PARASU-RAMA ‘Rama with the axe.’ The
first Rama and the sixth Avatara of Vishnu. He was a Brahman, the
fifth son of Jamad-agni and Renuka. By his father’s side he
descended from Bhrigu, and was, par excellence, the Bhargava; by his
mother’s side he belonged to the royal race of the Kusikas. He
became manifest in the world at the beginning of the Treta-yuga, for
the purpose of repressing the tyranny of the Kshatriya or regal
caste. His story is told in the Maha-bharata and in the Puranas. He
also appears in the Ramayana, but chiefly as an opponent of
Rama-chandra. According to the Maha-bharata, he instructed Arjuna in
the use of arms, and had a combat with Bhishma, in which both
suffered equally. He is also represented as being present at the
Great War council of the Kaurava princes. This Parasu-rama, the
sixth Avatara of Vishnu, appeared in the world before Rama or
Rama-chandra, the seventh Avatara, but they were both living at the
same time, and the elder incarnation showed some jealousy of the
younger. The Maha-bharata represents Parasu-rama as being struck
senseless by Rama-chandra, and the Ramayana related how Parasu-rama,
who was a follower of Siva, felt aggrieved by Rama’s breaking the
bow of Siva, and challenged him to a trial of strength. This ended
in his defeat, and in some way led to his being “excluded from a
seat in the celestial world.” In early life Parasu-rama was under
the protection of Siva, who instructed him in the use of arms, and
gave him the parasu, or axe, from which he is named. The first act
recorded of him by the Maha-bharata is that, by command of his
father, he cut off the head of his mother, Renuka. She had incensed
her husband by entertaining impure thoughts, and he called upon each
of his sons in succession to kill her. Parsu-rama alone obeyed, and
his readiness so pleased his father that he told him to ask a boon.

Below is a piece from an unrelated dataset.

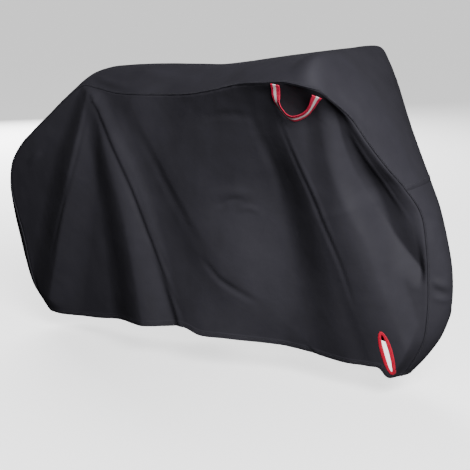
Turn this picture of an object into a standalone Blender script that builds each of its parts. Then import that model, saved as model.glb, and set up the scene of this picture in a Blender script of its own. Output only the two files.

He begged that his mother might be restored pure to life, and for
himself, that he might be invincible in single combat and enjoy
length of days. Parasu-rama’s hostility to the Kshatriyas evidently
indicates a severe struggle for the supremacy between them and the
Brahmans. He is said to have cleared the earth to the Brahmans. The
origin of his hostility to the Kshatriyas is thus related: -
Kasta-virya, a Kshatriya, and King of the Haihayas, had a thousand
arms. This king paid a visit to the hermitage of Jamad-agni in the
absence of that sage, and was hospitably entertained by his wife,
but when he departed he carried off a sacrificial calf belonging to
their host. This act so enraged Parasu-rama that he pursued
Karta-virya, cut off his thousand arms and killed him. In
retaliation the sons of Karta-virya killed Jamad-agni, and for that
murder Parasu-rama vowed vengeance against them and the whole
Kshatriya race. “Thrice seven times did he clear the earth of the
Kshatriya caste, and he filled with their blood the five large lakes
of Samanta-panchaka.” He then gave the earth to Kasyapa, and retired
to the Mahendra Mountains, where he was visited by Arjuna. Tradition
ascribes the origin of the country of Malabar to Parasu-rama.
According to one account he received it as a gift from Varuna, and
according to another he drove back the ocean and cut fissures in the
Ghats with blows of his axe. He is said to have brought Brahmans
into this country from the north, and to have bestowed the land upon
them in expiation of the slaughter of the Kshatriyas. He bears the
appellations Khanda-parasu, ‘who strikes with the axe,’ and Nyaksha,
‘inferior.’
PARAVASU See Raibhya and Yava-krita.